Brief: Print exactly the part opening with the line containing "angle, depth, shares" and closing with the line containing "cad_parts[node].hide_render = cad_parts[node].hide_viewport", with both of those lines included.

Dataset extract:
[BEGIN]

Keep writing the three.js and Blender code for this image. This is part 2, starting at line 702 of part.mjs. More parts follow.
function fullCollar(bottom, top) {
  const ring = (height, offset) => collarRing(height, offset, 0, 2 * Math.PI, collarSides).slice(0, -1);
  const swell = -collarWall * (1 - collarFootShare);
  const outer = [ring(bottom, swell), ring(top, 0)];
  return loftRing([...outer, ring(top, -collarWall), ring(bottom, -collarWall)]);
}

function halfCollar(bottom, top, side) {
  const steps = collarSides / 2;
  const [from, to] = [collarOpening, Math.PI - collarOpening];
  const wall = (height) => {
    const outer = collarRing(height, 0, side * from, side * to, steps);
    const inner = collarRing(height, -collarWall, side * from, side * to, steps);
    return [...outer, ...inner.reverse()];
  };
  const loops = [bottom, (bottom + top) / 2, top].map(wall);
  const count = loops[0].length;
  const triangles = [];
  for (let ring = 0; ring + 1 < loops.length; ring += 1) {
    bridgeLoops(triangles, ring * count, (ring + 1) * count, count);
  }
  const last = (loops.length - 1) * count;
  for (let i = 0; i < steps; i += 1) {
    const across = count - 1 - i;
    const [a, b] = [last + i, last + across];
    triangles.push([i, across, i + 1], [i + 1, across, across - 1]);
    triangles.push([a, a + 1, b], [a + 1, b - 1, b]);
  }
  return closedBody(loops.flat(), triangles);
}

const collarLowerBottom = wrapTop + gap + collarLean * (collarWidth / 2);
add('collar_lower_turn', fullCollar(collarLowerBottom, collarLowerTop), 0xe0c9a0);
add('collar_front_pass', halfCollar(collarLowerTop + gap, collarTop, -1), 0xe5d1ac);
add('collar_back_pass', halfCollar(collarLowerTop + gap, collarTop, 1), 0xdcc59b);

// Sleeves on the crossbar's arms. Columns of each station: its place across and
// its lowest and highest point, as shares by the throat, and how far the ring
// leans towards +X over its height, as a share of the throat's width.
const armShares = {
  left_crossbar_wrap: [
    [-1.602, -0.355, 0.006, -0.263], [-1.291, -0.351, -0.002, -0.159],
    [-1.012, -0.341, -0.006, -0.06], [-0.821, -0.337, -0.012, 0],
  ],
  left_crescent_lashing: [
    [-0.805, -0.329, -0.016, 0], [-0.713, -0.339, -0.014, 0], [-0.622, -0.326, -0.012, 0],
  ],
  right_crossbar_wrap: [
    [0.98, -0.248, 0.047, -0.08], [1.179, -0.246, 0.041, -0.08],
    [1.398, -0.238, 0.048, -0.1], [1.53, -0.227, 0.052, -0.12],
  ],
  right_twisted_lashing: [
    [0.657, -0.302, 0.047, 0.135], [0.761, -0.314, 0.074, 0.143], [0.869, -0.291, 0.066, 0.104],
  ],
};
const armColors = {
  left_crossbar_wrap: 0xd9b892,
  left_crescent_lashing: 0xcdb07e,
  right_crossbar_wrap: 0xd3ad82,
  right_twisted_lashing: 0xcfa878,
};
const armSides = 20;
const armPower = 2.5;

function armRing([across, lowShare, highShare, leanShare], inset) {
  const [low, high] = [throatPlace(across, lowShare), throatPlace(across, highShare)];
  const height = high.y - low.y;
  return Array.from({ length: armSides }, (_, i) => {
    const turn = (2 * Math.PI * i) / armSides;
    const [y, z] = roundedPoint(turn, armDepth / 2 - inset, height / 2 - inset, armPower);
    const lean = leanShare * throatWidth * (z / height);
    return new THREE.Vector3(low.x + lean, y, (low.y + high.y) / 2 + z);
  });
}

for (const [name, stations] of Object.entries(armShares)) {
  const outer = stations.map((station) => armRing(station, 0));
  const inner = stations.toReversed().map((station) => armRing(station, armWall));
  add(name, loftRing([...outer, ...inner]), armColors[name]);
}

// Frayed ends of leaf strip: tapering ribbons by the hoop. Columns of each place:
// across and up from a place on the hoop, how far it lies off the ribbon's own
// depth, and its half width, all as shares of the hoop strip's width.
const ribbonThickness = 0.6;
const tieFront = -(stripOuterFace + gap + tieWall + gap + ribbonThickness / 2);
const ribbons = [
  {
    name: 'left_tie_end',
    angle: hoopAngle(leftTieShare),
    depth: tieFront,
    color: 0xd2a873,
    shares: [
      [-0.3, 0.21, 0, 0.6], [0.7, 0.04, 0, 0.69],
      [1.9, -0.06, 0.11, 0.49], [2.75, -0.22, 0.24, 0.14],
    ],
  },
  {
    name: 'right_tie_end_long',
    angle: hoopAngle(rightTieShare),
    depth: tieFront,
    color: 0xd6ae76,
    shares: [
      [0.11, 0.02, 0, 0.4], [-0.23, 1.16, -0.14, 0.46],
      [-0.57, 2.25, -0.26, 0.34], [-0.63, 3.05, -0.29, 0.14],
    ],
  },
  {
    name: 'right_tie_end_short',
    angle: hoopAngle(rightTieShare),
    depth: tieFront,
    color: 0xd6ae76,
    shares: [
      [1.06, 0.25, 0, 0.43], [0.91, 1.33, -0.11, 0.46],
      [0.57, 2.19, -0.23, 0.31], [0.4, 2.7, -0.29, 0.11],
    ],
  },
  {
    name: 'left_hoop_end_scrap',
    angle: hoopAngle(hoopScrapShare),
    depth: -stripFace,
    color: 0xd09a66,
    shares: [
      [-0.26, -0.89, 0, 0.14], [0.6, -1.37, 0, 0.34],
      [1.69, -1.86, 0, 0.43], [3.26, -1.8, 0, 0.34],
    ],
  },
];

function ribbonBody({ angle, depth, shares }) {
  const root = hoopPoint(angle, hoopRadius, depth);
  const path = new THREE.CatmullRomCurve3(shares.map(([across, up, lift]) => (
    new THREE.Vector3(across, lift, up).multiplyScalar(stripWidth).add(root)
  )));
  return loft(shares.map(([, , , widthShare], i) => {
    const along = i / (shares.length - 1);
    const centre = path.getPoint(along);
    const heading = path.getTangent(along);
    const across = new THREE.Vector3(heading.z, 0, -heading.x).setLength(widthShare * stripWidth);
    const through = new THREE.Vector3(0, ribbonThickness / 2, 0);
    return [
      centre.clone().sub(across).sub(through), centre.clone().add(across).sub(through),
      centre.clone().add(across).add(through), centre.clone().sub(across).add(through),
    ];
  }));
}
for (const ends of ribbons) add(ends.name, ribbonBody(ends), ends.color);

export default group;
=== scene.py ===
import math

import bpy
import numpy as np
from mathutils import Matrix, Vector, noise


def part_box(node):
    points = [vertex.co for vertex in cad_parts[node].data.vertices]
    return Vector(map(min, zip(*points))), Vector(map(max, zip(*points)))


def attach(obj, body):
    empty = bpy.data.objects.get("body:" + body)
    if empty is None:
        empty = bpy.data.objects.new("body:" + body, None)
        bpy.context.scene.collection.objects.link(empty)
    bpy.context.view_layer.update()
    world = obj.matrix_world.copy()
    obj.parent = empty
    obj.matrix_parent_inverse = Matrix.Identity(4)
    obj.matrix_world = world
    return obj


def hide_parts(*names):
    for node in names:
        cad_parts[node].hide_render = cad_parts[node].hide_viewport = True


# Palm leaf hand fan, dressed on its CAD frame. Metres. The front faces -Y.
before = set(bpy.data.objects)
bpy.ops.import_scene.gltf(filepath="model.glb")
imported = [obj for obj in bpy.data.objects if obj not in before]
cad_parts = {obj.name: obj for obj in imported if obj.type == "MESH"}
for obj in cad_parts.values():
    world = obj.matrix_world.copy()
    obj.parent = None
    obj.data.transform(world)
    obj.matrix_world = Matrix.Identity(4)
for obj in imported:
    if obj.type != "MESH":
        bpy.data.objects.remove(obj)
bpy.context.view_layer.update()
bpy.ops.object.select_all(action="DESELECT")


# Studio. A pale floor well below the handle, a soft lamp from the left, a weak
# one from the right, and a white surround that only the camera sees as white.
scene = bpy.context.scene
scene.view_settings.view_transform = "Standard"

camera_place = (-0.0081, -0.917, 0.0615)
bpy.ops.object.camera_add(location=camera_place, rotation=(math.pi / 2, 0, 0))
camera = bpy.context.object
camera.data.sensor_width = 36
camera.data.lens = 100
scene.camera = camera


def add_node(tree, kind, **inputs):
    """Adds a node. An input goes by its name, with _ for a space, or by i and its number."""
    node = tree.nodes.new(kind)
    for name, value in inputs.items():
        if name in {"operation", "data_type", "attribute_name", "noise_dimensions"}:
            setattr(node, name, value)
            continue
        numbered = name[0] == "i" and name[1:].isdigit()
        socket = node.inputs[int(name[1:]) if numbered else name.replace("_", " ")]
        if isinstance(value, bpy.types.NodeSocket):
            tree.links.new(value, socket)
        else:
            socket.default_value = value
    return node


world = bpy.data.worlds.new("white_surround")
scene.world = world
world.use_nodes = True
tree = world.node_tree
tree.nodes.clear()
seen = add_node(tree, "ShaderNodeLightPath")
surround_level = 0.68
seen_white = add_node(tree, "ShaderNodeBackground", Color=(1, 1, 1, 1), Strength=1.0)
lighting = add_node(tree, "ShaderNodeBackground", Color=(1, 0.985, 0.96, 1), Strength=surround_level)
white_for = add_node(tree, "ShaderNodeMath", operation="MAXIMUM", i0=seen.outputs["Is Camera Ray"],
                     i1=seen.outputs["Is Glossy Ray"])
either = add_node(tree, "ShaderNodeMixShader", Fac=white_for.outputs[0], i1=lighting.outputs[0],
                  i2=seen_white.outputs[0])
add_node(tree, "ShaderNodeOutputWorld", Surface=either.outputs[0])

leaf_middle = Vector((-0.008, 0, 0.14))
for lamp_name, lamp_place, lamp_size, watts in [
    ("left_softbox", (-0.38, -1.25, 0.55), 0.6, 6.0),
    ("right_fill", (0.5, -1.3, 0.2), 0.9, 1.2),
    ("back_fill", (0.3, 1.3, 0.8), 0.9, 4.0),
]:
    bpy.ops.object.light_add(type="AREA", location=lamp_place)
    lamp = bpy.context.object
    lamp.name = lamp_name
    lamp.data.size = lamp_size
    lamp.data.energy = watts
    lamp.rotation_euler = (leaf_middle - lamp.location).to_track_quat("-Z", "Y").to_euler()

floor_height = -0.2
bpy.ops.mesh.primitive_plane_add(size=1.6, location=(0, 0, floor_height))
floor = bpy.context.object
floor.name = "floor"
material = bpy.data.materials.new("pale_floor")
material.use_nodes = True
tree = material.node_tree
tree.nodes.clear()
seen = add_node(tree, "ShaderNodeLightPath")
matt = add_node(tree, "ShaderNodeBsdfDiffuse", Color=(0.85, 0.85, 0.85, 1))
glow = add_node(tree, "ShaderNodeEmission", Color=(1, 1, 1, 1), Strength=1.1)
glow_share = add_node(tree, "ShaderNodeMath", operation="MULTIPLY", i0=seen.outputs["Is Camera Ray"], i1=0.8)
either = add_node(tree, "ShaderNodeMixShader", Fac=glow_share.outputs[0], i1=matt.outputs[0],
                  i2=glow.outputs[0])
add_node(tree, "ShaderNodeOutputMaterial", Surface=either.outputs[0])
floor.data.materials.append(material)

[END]
[BEGIN]

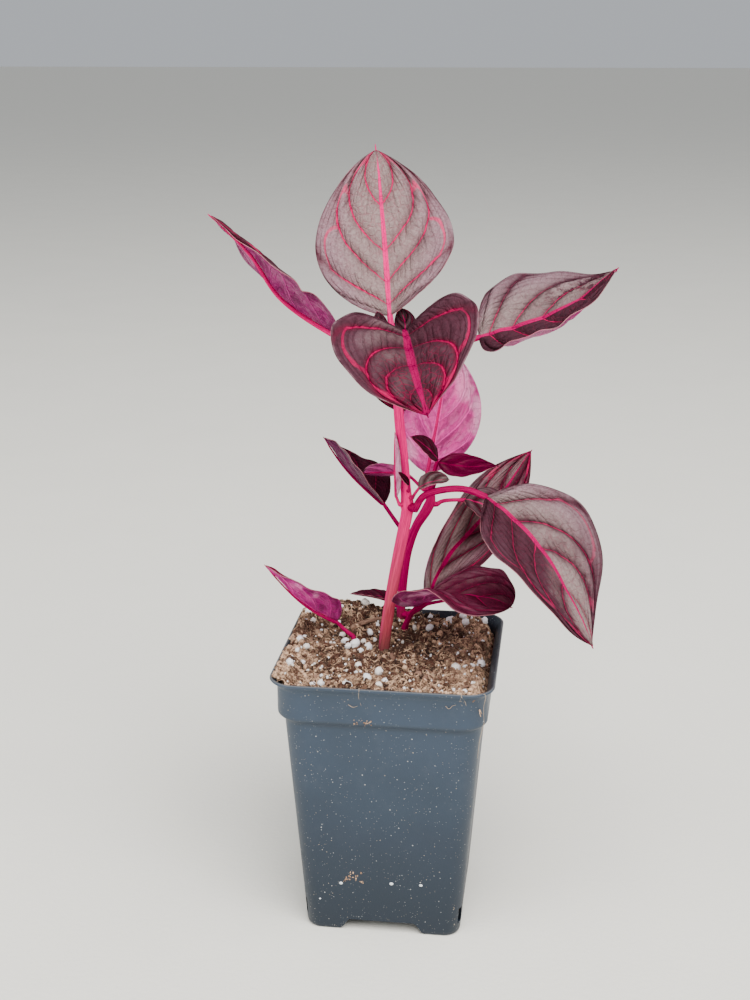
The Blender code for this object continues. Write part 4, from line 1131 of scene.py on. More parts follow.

[END]

Finished task:
function ribbonBody({ angle, depth, shares }) {
  const root = hoopPoint(angle, hoopRadius, depth);
  const path = new THREE.CatmullRomCurve3(shares.map(([across, up, lift]) => (
    new THREE.Vector3(across, lift, up).multiplyScalar(stripWidth).add(root)
  )));
  return loft(shares.map(([, , , widthShare], i) => {
    const along = i / (shares.length - 1);
    const centre = path.getPoint(along);
    const heading = path.getTangent(along);
    const across = new THREE.Vector3(heading.z, 0, -heading.x).setLength(widthShare * stripWidth);
    const through = new THREE.Vector3(0, ribbonThickness / 2, 0);
    return [
      centre.clone().sub(across).sub(through), centre.clone().add(across).sub(through),
      centre.clone().add(across).add(through), centre.clone().sub(across).add(through),
    ];
  }));
}
for (const ends of ribbons) add(ends.name, ribbonBody(ends), ends.color);

export default group;
=== scene.py ===
import math

import bpy
import numpy as np
from mathutils import Matrix, Vector, noise


def part_box(node):
    points = [vertex.co for vertex in cad_parts[node].data.vertices]
    return Vector(map(min, zip(*points))), Vector(map(max, zip(*points)))


def attach(obj, body):
    empty = bpy.data.objects.get("body:" + body)
    if empty is None:
        empty = bpy.data.objects.new("body:" + body, None)
        bpy.context.scene.collection.objects.link(empty)
    bpy.context.view_layer.update()
    world = obj.matrix_world.copy()
    obj.parent = empty
    obj.matrix_parent_inverse = Matrix.Identity(4)
    obj.matrix_world = world
    return obj


def hide_parts(*names):
    for node in names:
        cad_parts[node].hide_render = cad_parts[node].hide_viewport = True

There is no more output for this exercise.